MLB: Game One-Philadelphia Phillies at Miami Marlins Rhona Wise-USA TODAY Sports

Highly anticipated prospect Jazz Chisholm made his debut with the Marlins in 2020 and was even part of the postseason roster. Acquired from the Diamondbacks in exchange for RHP Zac Gallen in 2019, let’s see how the fourth-ranked prospect in the Miami organization performed at the highest level...

Chisholm’s MLB career stats | Baseball-Reference

After a brief, successful stint in Double-A last year in Jacksonville, the Marlins didn’t want Jazz Chisholm to waste all of 2020. They called him up to the bigs on September 1 in the aftermath of trading away fellow middle infielder Jonathan Villar.

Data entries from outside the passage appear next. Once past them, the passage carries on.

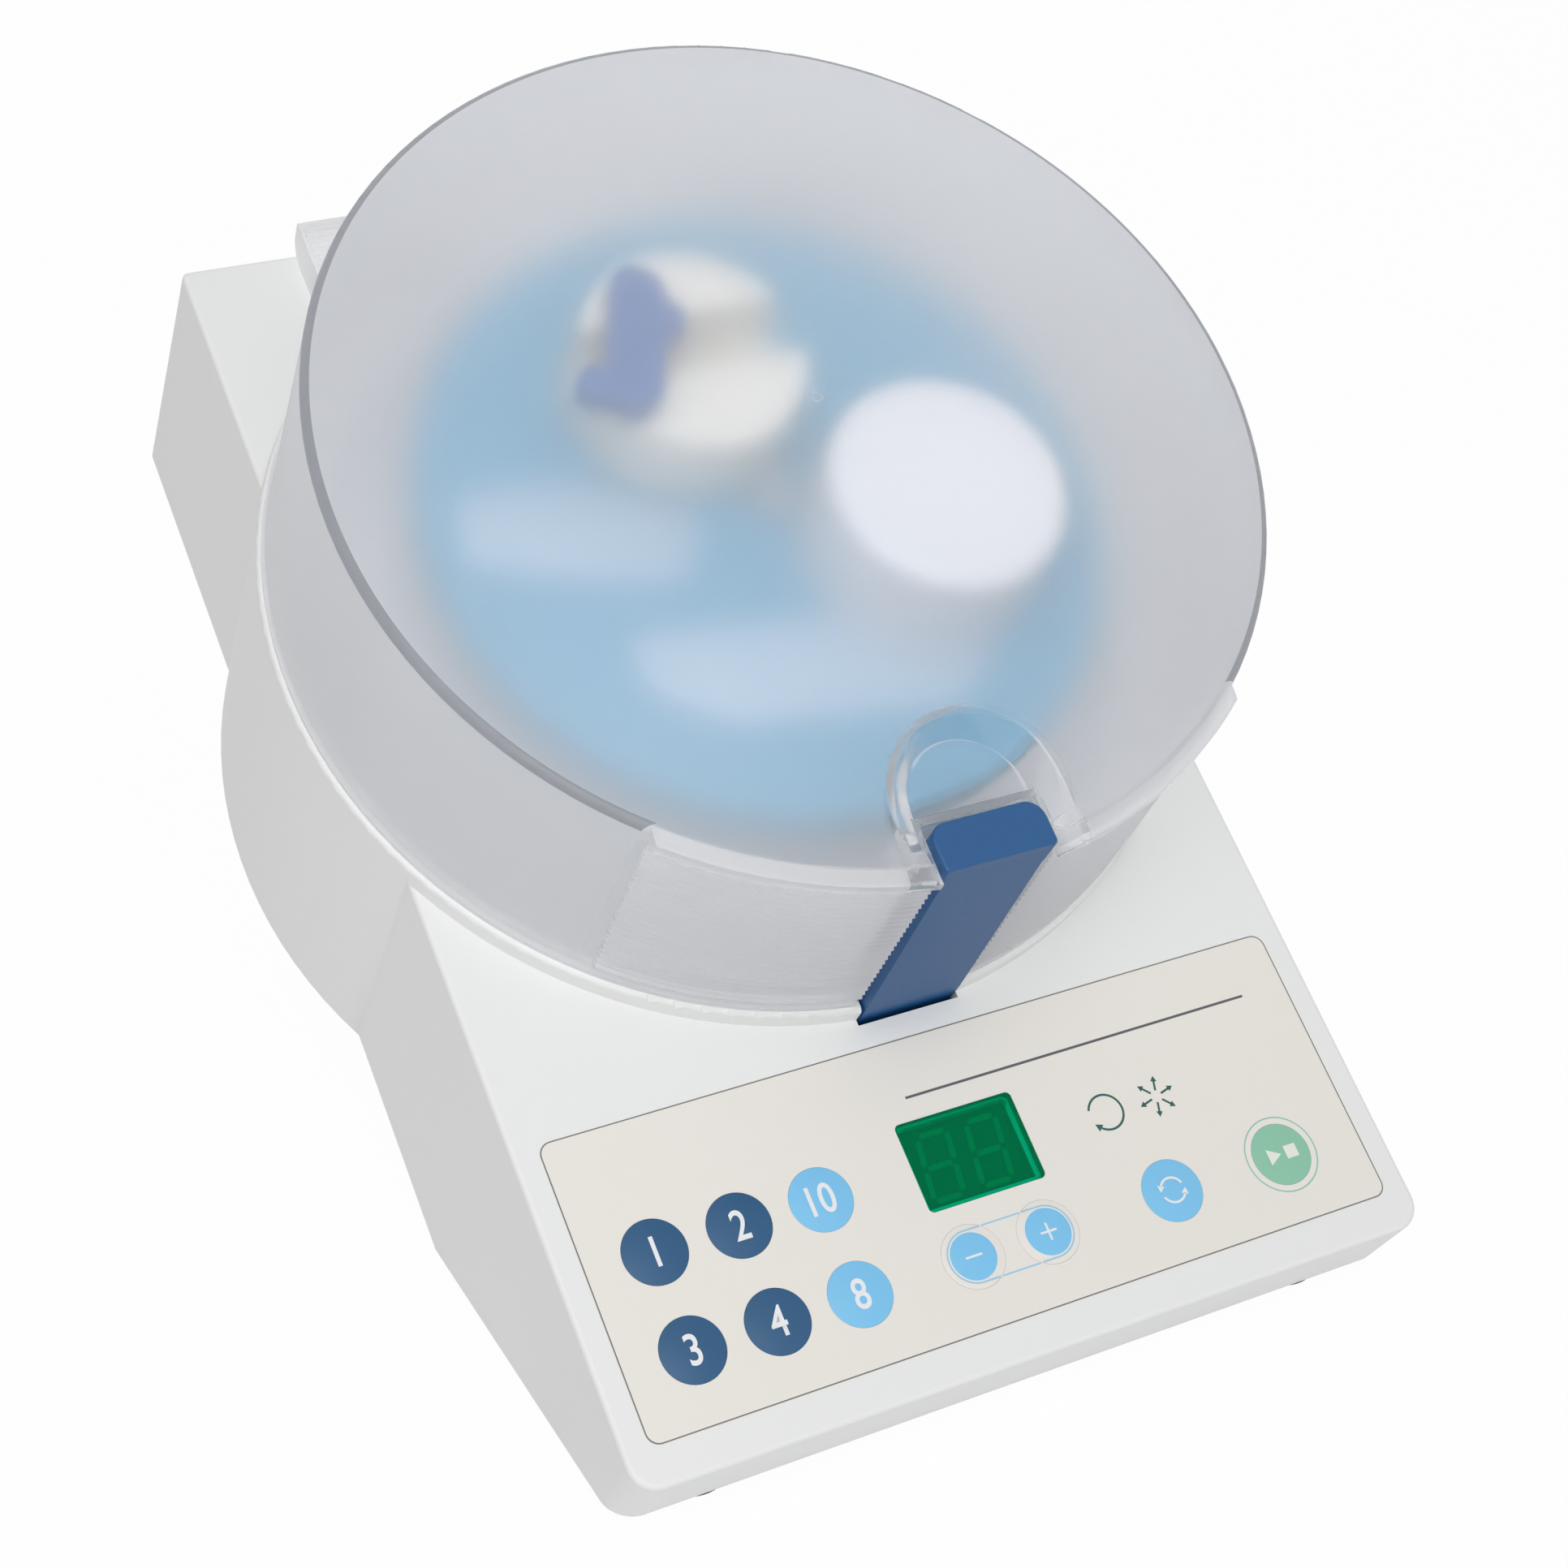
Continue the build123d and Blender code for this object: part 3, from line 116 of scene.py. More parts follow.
class Finish:
    # one material under construction
    def __init__(self, name):
        self.material = bpy.data.materials.new(name)
        self.material.use_nodes = True
        self.tree = self.material.node_tree
        self.tree.nodes.clear()

    def add(self, kind, settings=None, values=None, take=0):
        node = self.tree.nodes.new(kind)
        for key, value in (settings or {}).items():
            setattr(node, key, value)
        for key, value in (values or {}).items():
            if isinstance(value, Wire):
                self.tree.links.new(value.socket, node.inputs[key])
            else:
                node.inputs[key].default_value = value
        return None if take is None else Wire(self.tree, node.outputs[take])

    def place(self):
        return self.add("ShaderNodeTexCoord", take="Object")

    def deckPlace(self):
        # coordinates of the deck frame, in metres
        return self.add("ShaderNodeMapping", {"vector_type": "TEXTURE"},
                        {"Vector": self.place(), "Location": deckOrigin,
                         "Rotation": (deckFrame["slope"], 0, 0)})

    def noise(self, scale, detail=2.0, roughness=0.5):
        return self.add("ShaderNodeTexNoise", {"noise_dimensions": "3D"},
                        {"Vector": self.place(), "Scale": scale, "Detail": detail,
                         "Roughness": roughness})

    def blend(self, factor, first, second):
        return self.add("ShaderNodeMix", {"data_type": "RGBA"},
                        {0: factor, 6: first, 7: second}, take=2)

    def bump(self, height, strength, distance):
        return self.add("ShaderNodeBump", None,
                        {"Height": height, "Strength": strength, "Distance": distance})

    def shade(self, values):
        return self.add("ShaderNodeBsdfPrincipled", None, values)

    def deckAxes(self):
        split = self.tree.nodes.new("ShaderNodeSeparateXYZ")
        self.tree.links.new(self.deckPlace().socket, split.inputs[0])
        return [Wire(self.tree, output) for output in split.outputs]

    def letLampsThrough(self, shader, colour):
        # a clear stand-in for lamp rays, so that what is behind gets its light
        lamp = self.add("ShaderNodeLightPath", take="Is Shadow Ray")
        clear = self.add("ShaderNodeBsdfTransparent", None, {"Color": colour})
        return self.add("ShaderNodeMixShader", None, {0: lamp, 1: shader, 2: clear})

    def close(self, shader):
        self.add("ShaderNodeOutputMaterial", None, {"Surface": shader}, take=None)
        return self.material


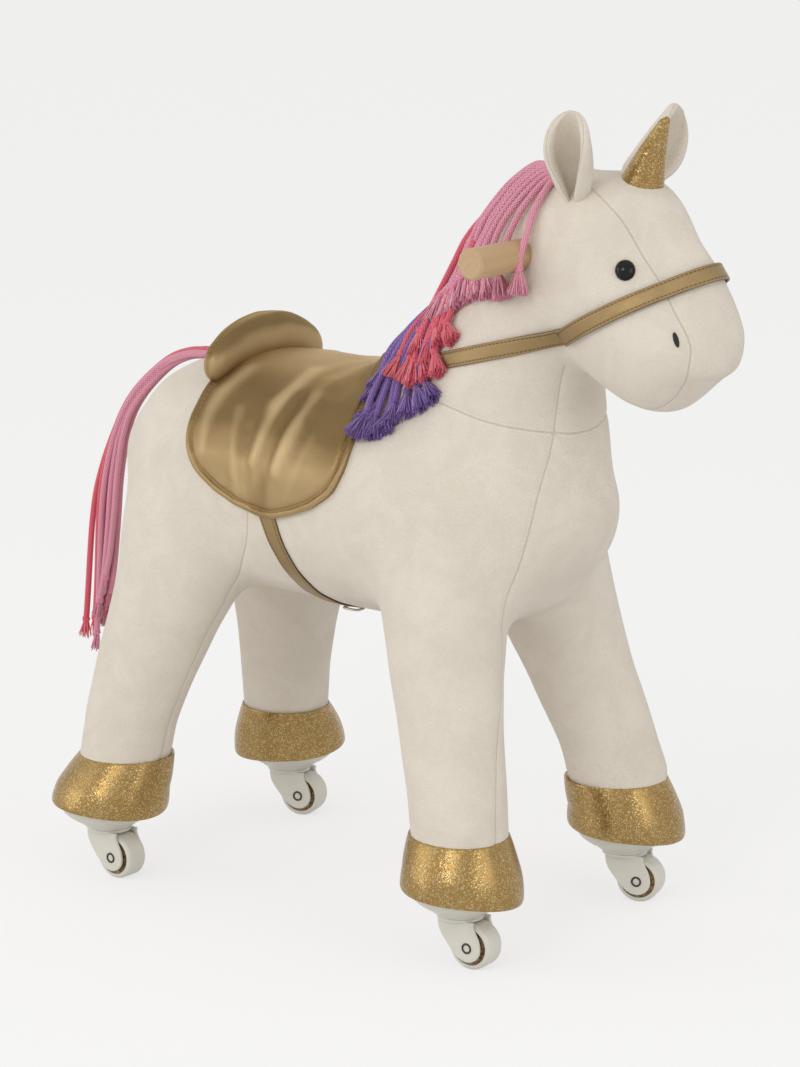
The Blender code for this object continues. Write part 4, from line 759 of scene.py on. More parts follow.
eye_black = mottled(
    "eye_black", 0.06, 0.0, 500.0, (0.002, 0.002, 0.0025), (0.007, 0.006, 0.006),
    change=(0.06, 0.03), Specular_IOR_Level=0.28,
)
black_thread = mottled(
    "black_thread", 0.6, 0.0, 1500.0, (0.004, 0.004, 0.004), (0.022, 0.020, 0.020), bump=(0.0004, 0.6)
)


def seat_on_skin(place_x, hand, place_z, lean):
    """A spot on the side of the face, its normal, and the ways up and across it, turned by a lean."""
    spot, normal, _, _ = skin_tree.ray_cast((place_x, hand * 0.2, place_z), (0, -hand, 0))
    upright = Vector((-math.sin(lean), 0, math.cos(lean)))
    upward = (upright - normal * normal.dot(upright)).normalized()
    return spot, normal, upward, normal.cross(upward)


for side_name, hand in (("right", -1), ("left", 1)):
    spot, normal, upward, across_way = seat_on_skin(0.241, hand, 0.563, math.radians(12))
    rings = []
    for row in reversed(range(eye_rows)):
        turn = math.pi * (0.5 - row / eye_rows)
        radius = eye_radius * math.cos(turn) if row < 8 else eye_radius - 0.0006 * (row - 7)
        middle = spot + normal * eye_height * math.sin(turn)
        ring = []
        for angle in around(32):
            out = upward * math.cos(angle) * 1.05 + across_way * math.sin(angle)
            ring.append(middle + out * max(radius, 0.0003))
        rings.append(ring)
    eye = ringed("eye_dome_" + side_name, rings, eye_black)
    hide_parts("eye_" + side_name)
    spot, normal, upward, across_way = seat_on_skin(0.289, hand, 0.5145, math.radians(20))
    rings = []
    for index in range(25):
        along = (index / 24 - 0.5) * nostril_length
        half = nostril_half * math.sqrt(max(0.02, 1 - (2 * index / 24 - 1) ** 2))
        ridge = 0.0011 + 0.0003 * math.cos(index * math.pi)
        ring = []
        for angle in around(12):
            out = across_way * half * math.cos(angle) + normal * (ridge * math.sin(angle))
            ring.append(spot + upward * along + out)
        rings.append(ring)
    bar = ringed("nostril_stitches_" + side_name, rings, black_thread)
    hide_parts("nostril_" + side_name)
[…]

The Bahamas native didn’t impress out of the gate, though.

The 22-year-old had more downs than ups across his 62 plate appearances, but the cancelation of the Minor League Baseball season certainly put him at a disadvantage. Under normal circumstances, he would’ve been on a trajectory for a call-up in September only after getting five months’ worth of Triple-A games under his belt.

Instead, he skipped that MiLB level completely, spending approximately two months scrimmaging at the club’s alternate training site in Jupiter. Better than nothing, but not ideal for him.

Miami Marlins v New York Yankees Photo by Jim McIsaac/Getty Images

Despite having a steep 15.6 launch angle, which can match really well with his power at the batter’s box, and an above-average 10.8 % barrel percentage, Chisholm’s expected batting average was a low .174. The same could be said of his expected slugging percentage (.340).

Chisholm didn’t have the same batted ball profile he’s had at previous stops of his professional career. According to FanGraphs, he hit way too many fly balls (51.4%) and fewer line drives (11.4%), stats that don’t match his MiLB standards. Also, he’s always been a pull hitter, but this time only 29.7% of his batted balls fell in the right field area, with 43.2% going to CF.

Additional Stats

  • Chisholm (22.213) is the youngest position player to debut for the Marlins since Jake Marisnick (22.115), back in 2013.
  • He was incredibly better against lefties than righties: .286/.286/.643 off left-handed pitchers, but .119/.229/.214 off right-handers.
  • Random fact: His full name is Jasrado Hermis Arrington Chisholm.

High point: A 2-for-4 performance against the Yankees in the final regular-season game, including a solo shot and three runs batted in.


2021 Outlook

There are a million reasons to believe this isn’t the final version of Chisholm. He’s far from reaching his ceiling—he’ll get better soon. I insist, there are reasons to believe he’ll be the shortstop of the future for the Marlins. Still, you need to know what is prudent to expect from the youngster.

Chisholm will probably strike out something around once per game, BUT could easily develop into a 25 HR/20 SB guy. Remember he already hit 18 home runs across 89 Double-A games in 2019 while he was still part of the Diamondbacks. In part due to his swing, he isn’t expected to hit for a high average, but for a good amount of round-trippers that will combine nicely with his great speed and good defense in shortstop.

Fish Stripes original GIF

Chisholm needs to be tested during a full season and 2021 might be his chance to. The Marlins have yet to acquire any veteran alternatives to compete with him at second base, limiting the competition to Chisholm, Isan Díaz and super-utility man Jon Berti. At the very least, his playing time should increase from 2020.